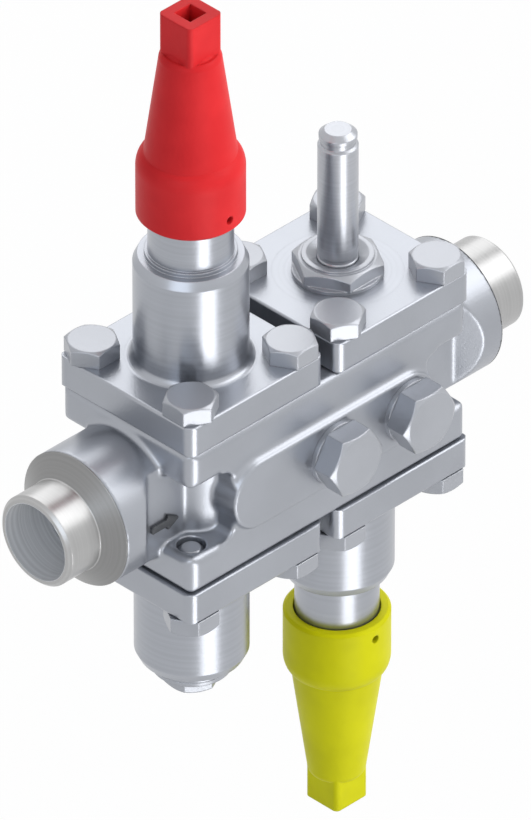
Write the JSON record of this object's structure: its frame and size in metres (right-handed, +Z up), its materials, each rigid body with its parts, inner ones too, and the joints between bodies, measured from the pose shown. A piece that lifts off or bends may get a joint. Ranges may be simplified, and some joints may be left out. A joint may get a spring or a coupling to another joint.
{
  "type": "refrigeration valve station",
  "caption": "Steel refrigeration valve station with butt-weld ends, a stop valve, strainer, solenoid valve and hand regulating valve in one forged housing.",
  "frame": {"origin": "centre of the inlet weld end's open face", "axes": "+X along the pipe axis from inlet to outlet, +Z up along the module axes, -Y towards the side plugs"},
  "size_m": [0.218, 0.0791, 0.3588],
  "materials": {
    "housing_steel": "zinc-plated satin",
    "cover_steel": "zinc-plated satin",
    "pipe_steel": "machined",
    "bolt_steel": "zinc-plated",
    "tube_steel": "drawn stainless",
    "spindle_steel": "polished stainless",
    "valve_steel": "machined",
    "piston_brass": "machined",
    "seal_black": "matt",
    "cap_red": "powder-coated satin",
    "cap_yellow": "powder-coated satin"
  },
  "bodies": {
    "station": {"housing": "housing_steel", "inlet_nipple": "pipe_steel", "outlet_nipple": "pipe_steel", "stop_bonnet": "cover_steel", "stop_gasket": "seal_black", "stop_bolts": "bolt_steel", "stop_packing": "seal_black", "stop_gland": "bolt_steel", "stop_cap_seal": "seal_black", "strainer_bonnet": "cover_steel", "strainer_gasket": "seal_black", "strainer_bolts": "bolt_steel", "strainer_basket": "spindle_steel", "drain_washer": "bolt_steel", "drain_plug": "bolt_steel", "solenoid_cover": "cover_steel", "solenoid_gasket": "seal_black", "solenoid_bolts": "bolt_steel", "tube_nut": "bolt_steel", "armature_tube": "tube_steel", "armature_spring": "spindle_steel", "piston_spring": "spindle_steel", "regulating_bonnet": "cover_steel", "regulating_gasket": "seal_black", "regulating_bolts": "bolt_steel", "regulating_packing": "seal_black", "regulating_gland": "bolt_steel", "regulating_cap_seal": "seal_black", "middle_plug": "bolt_steel", "middle_plug_washer": "bolt_steel", "right_plug": "bolt_steel", "right_plug_washer": "bolt_steel"},
    "red_cap": {"stop_cap": "cap_red"},
    "yellow_cap": {"regulating_cap": "cap_yellow"},
    "stop_closer": {"stop_disc": "valve_steel"},
    "stop_spindle": {"stop_stem": "spindle_steel"},
    "regulating_closer": {"regulating_cone": "valve_steel"},
    "regulating_spindle": {"regulating_stem": "spindle_steel"},
    "armature_core": {"armature": "valve_steel"},
    "servo_piston": {"piston": "piston_brass"}
  },
  "joints": [
    {"name": "stop_cap_lift", "type": "slide", "parent": "station", "child": "red_cap", "axis": [0, 0, 1], "range_m": [0, 0.075]},
    {"name": "regulating_cap_drop", "type": "slide", "parent": "station", "child": "yellow_cap", "axis": [0, 0, -1], "range_m": [0, 0.075]},
    {"name": "stop_disc_lift", "type": "slide", "parent": "station", "child": "stop_closer", "axis": [0, 0, 1], "range_m": [0, 0.008]},
    {"name": "stop_stem_turn", "type": "hinge", "parent": "stop_closer", "child": "stop_spindle", "pos_m": [0.074, 0, 0.1], "axis": [0, 0, 1], "range_deg": [0, 1440]},
    {"name": "regulating_cone_lift", "type": "slide", "parent": "station", "child": "regulating_closer", "axis": [0, 0, -1], "range_m": [0, 0.008]},
    {"name": "regulating_stem_turn", "type": "hinge", "parent": "regulating_closer", "child": "regulating_spindle", "pos_m": [0.144, 0, -0.1], "axis": [0, 0, -1], "range_deg": [0, 1440]},
    {"name": "armature_pull", "type": "slide", "parent": "station", "child": "armature_core", "axis": [0, 0, 1], "range_m": [0, 0.002], "stiffness_N_per_m": 300, "springref_m": -0.002, "deforming": ["armature_spring"]},
    {"name": "piston_rise", "type": "slide", "parent": "station", "child": "servo_piston", "axis": [0, 0, 1], "range_m": [0, 0.005], "stiffness_N_per_m": 400, "springref_m": -0.003, "deforming": ["piston_spring"]}
  ],
  "couplings": [
    {"joint": "stop_stem_turn", "follows": "stop_disc_lift", "rad_per_m": 3141.5},
    {"joint": "regulating_stem_turn", "follows": "regulating_cone_lift", "rad_per_m": 3141.5}
  ]
}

Task requirements → Extract, word for word, each line of the listing above.

Finished task →
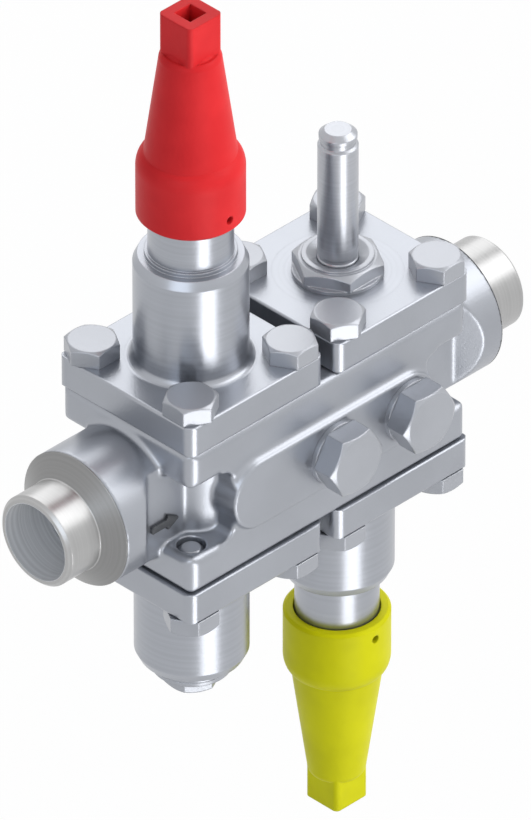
Write the JSON record of this object's structure: its frame and size in metres (right-handed, +Z up), its materials, each rigid body with its parts, inner ones too, and the joints between bodies, measured from the pose shown. A piece that lifts off or bends may get a joint. Ranges may be simplified, and some joints may be left out. A joint may get a spring or a coupling to another joint.
{
  "type": "refrigeration valve station",
  "caption": "Steel refrigeration valve station with butt-weld ends, a stop valve, strainer, solenoid valve and hand regulating valve in one forged housing.",
  "frame": {"origin": "centre of the inlet weld end's open face", "axes": "+X along the pipe axis from inlet to outlet, +Z up along the module axes, -Y towards the side plugs"},
  "size_m": [0.218, 0.0791, 0.3588],
  "materials": {
    "housing_steel": "zinc-plated satin",
    "cover_steel": "zinc-plated satin",
    "pipe_steel": "machined",
    "bolt_steel": "zinc-plated",
    "tube_steel": "drawn stainless",
    "spindle_steel": "polished stainless",
    "valve_steel": "machined",
    "piston_brass": "machined",
    "seal_black": "matt",
    "cap_red": "powder-coated satin",
    "cap_yellow": "powder-coated satin"
  },
  "bodies": {
    "station": {"housing": "housing_steel", "inlet_nipple": "pipe_steel", "outlet_nipple": "pipe_steel", "stop_bonnet": "cover_steel", "stop_gasket": "seal_black", "stop_bolts": "bolt_steel", "stop_packing": "seal_black", "stop_gland": "bolt_steel", "stop_cap_seal": "seal_black", "strainer_bonnet": "cover_steel", "strainer_gasket": "seal_black", "strainer_bolts": "bolt_steel", "strainer_basket": "spindle_steel", "drain_washer": "bolt_steel", "drain_plug": "bolt_steel", "solenoid_cover": "cover_steel", "solenoid_gasket": "seal_black", "solenoid_bolts": "bolt_steel", "tube_nut": "bolt_steel", "armature_tube": "tube_steel", "armature_spring": "spindle_steel", "piston_spring": "spindle_steel", "regulating_bonnet": "cover_steel", "regulating_gasket": "seal_black", "regulating_bolts": "bolt_steel", "regulating_packing": "seal_black", "regulating_gland": "bolt_steel", "regulating_cap_seal": "seal_black", "middle_plug": "bolt_steel", "middle_plug_washer": "bolt_steel", "right_plug": "bolt_steel", "right_plug_washer": "bolt_steel"},
    "red_cap": {"stop_cap": "cap_red"},
    "yellow_cap": {"regulating_cap": "cap_yellow"},
    "stop_closer": {"stop_disc": "valve_steel"},
    "stop_spindle": {"stop_stem": "spindle_steel"},
    "regulating_closer": {"regulating_cone": "valve_steel"},
    "regulating_spindle": {"regulating_stem": "spindle_steel"},
    "armature_core": {"armature": "valve_steel"},
    "servo_piston": {"piston": "piston_brass"}
  },
  "joints": [
    {"name": "stop_cap_lift", "type": "slide", "parent": "station", "child": "red_cap", "axis": [0, 0, 1], "range_m": [0, 0.075]},
    {"name": "regulating_cap_drop", "type": "slide", "parent": "station", "child": "yellow_cap", "axis": [0, 0, -1], "range_m": [0, 0.075]},
    {"name": "stop_disc_lift", "type": "slide", "parent": "station", "child": "stop_closer", "axis": [0, 0, 1], "range_m": [0, 0.008]},
    {"name": "stop_stem_turn", "type": "hinge", "parent": "stop_closer", "child": "stop_spindle", "pos_m": [0.074, 0, 0.1], "axis": [0, 0, 1], "range_deg": [0, 1440]},
    {"name": "regulating_cone_lift", "type": "slide", "parent": "station", "child": "regulating_closer", "axis": [0, 0, -1], "range_m": [0, 0.008]},
    {"name": "regulating_stem_turn", "type": "hinge", "parent": "regulating_closer", "child": "regulating_spindle", "pos_m": [0.144, 0, -0.1], "axis": [0, 0, -1], "range_deg": [0, 1440]},
    {"name": "armature_pull", "type": "slide", "parent": "station", "child": "armature_core", "axis": [0, 0, 1], "range_m": [0, 0.002], "stiffness_N_per_m": 300, "springref_m": -0.002, "deforming": ["armature_spring"]},
    {"name": "piston_rise", "type": "slide", "parent": "station", "child": "servo_piston", "axis": [0, 0, 1], "range_m": [0, 0.005], "stiffness_N_per_m": 400, "springref_m": -0.003, "deforming": ["piston_spring"]}
  ],
  "couplings": [
    {"joint": "stop_stem_turn", "follows": "stop_disc_lift", "rad_per_m": 3141.5},
    {"joint": "regulating_stem_turn", "follows": "regulating_cone_lift", "rad_per_m": 3141.5}
  ]
}